Винтий и Тигеллин, торжествуя, издевались над народным горем. Тигеллин принес богам благодарственную жертву и устроил пышный пир; а Винтий, поужинав с императором, явился к Тигеллину на десерт со своей дочерью, вдовой. Тигеллин поднял тост за эту даму, оценив его в миллион сестерциев [8], и приказал главной наложнице своего гарема снять с себя ожерелье стоимостью в шестьсот тысяч сестерциев [9] и надеть его на шею дочери Виния. Тигеллин, однако, недолго наслаждался этим возмутительным безнаказанием: вскоре мы увидим, как при Отоне он наконец понесет кару за свои преступления.

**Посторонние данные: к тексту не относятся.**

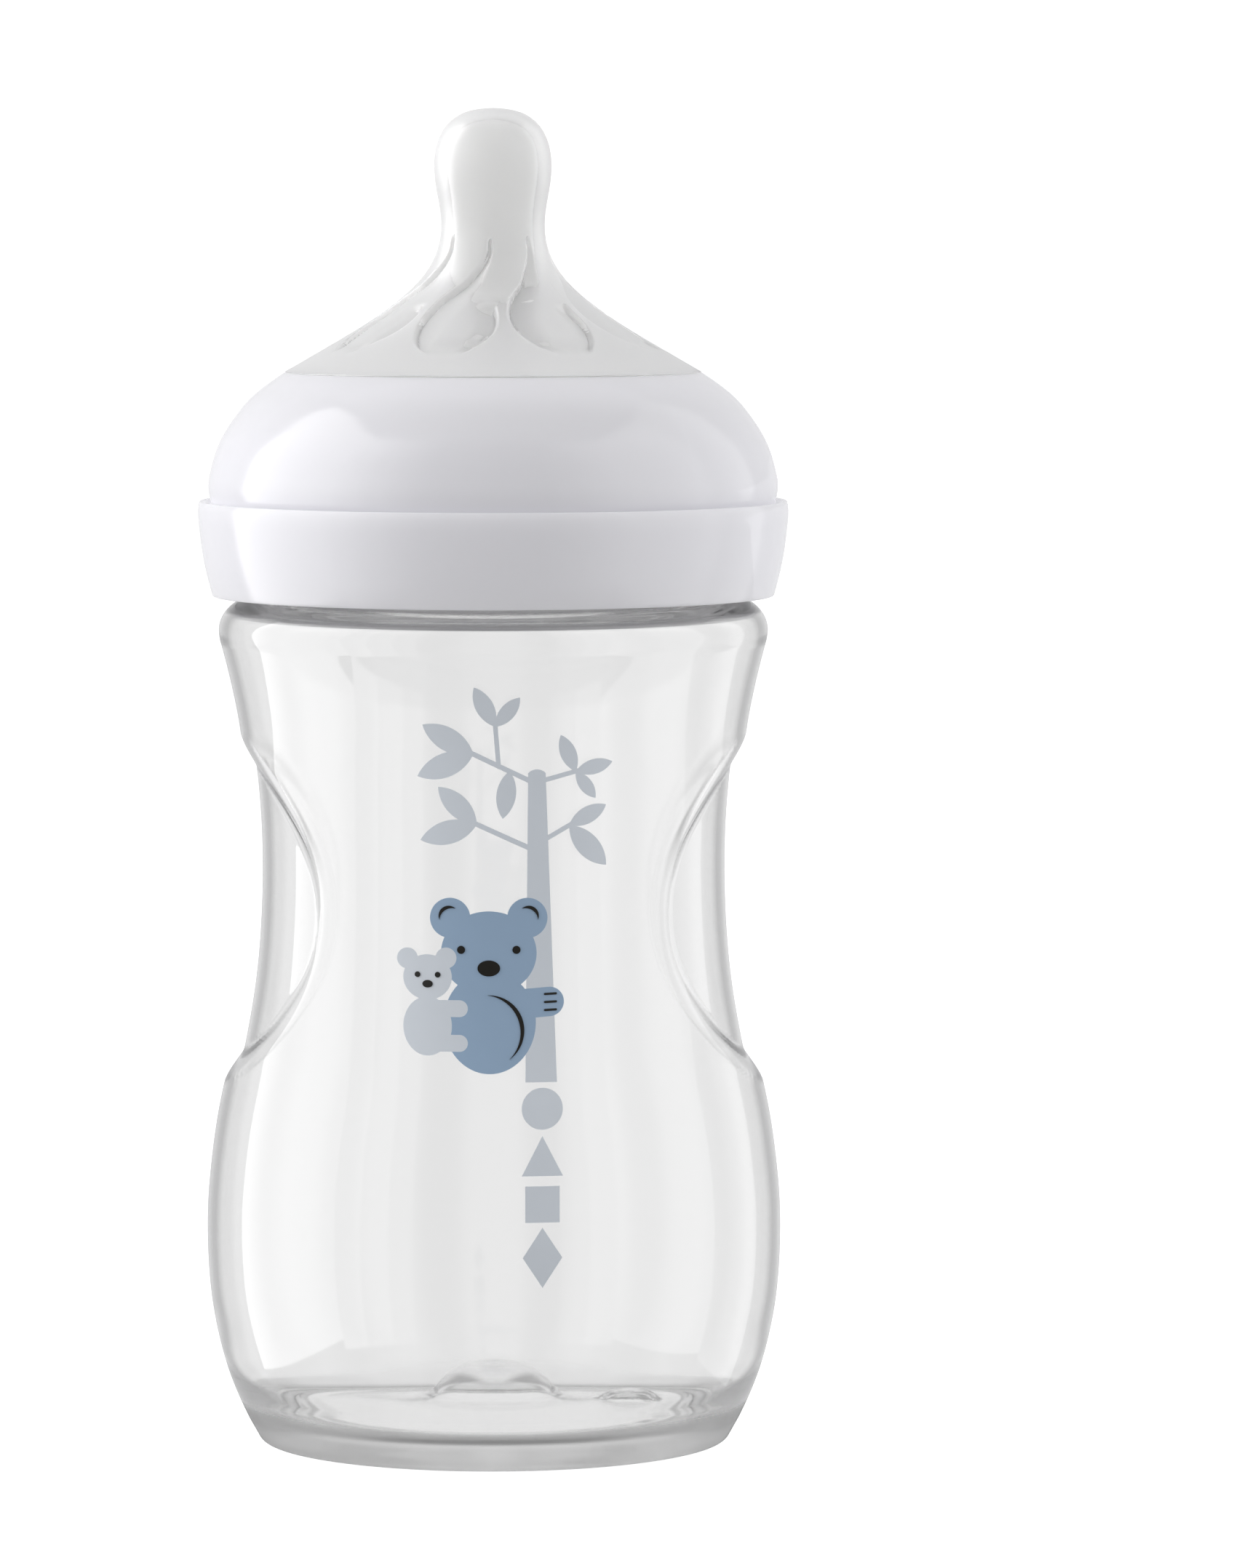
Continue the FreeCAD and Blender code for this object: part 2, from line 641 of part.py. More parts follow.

Не нужно было быть столь значительным преступником, как он, чтобы получить прощение от Гальбы. Евнух Галот, отравивший Клавдия, один из самых рьяных подстрекателей жестокостей Нерона, не только избежал казни, но и получил богатую и почетную должность. Неизвестно, кто был его покровителем; но можно с уверенностью утверждать, что лучшего защитника, чем его деньги, у него не было.

У князя, которого ненавидят и презирают [10], даже добрые поступки истолковываются и воспринимаются плохо или, по крайней мере, не берутся в расчет. Гальба вернул из изгнания сосланных, разрешил наказывать доносчиков, отдал неблагодарных и наглых рабов на справедливую расправу их господам. Эти, безусловно, похвальные действия остались столь незамеченными, что Светоний и Плутарх даже не упомянули о них.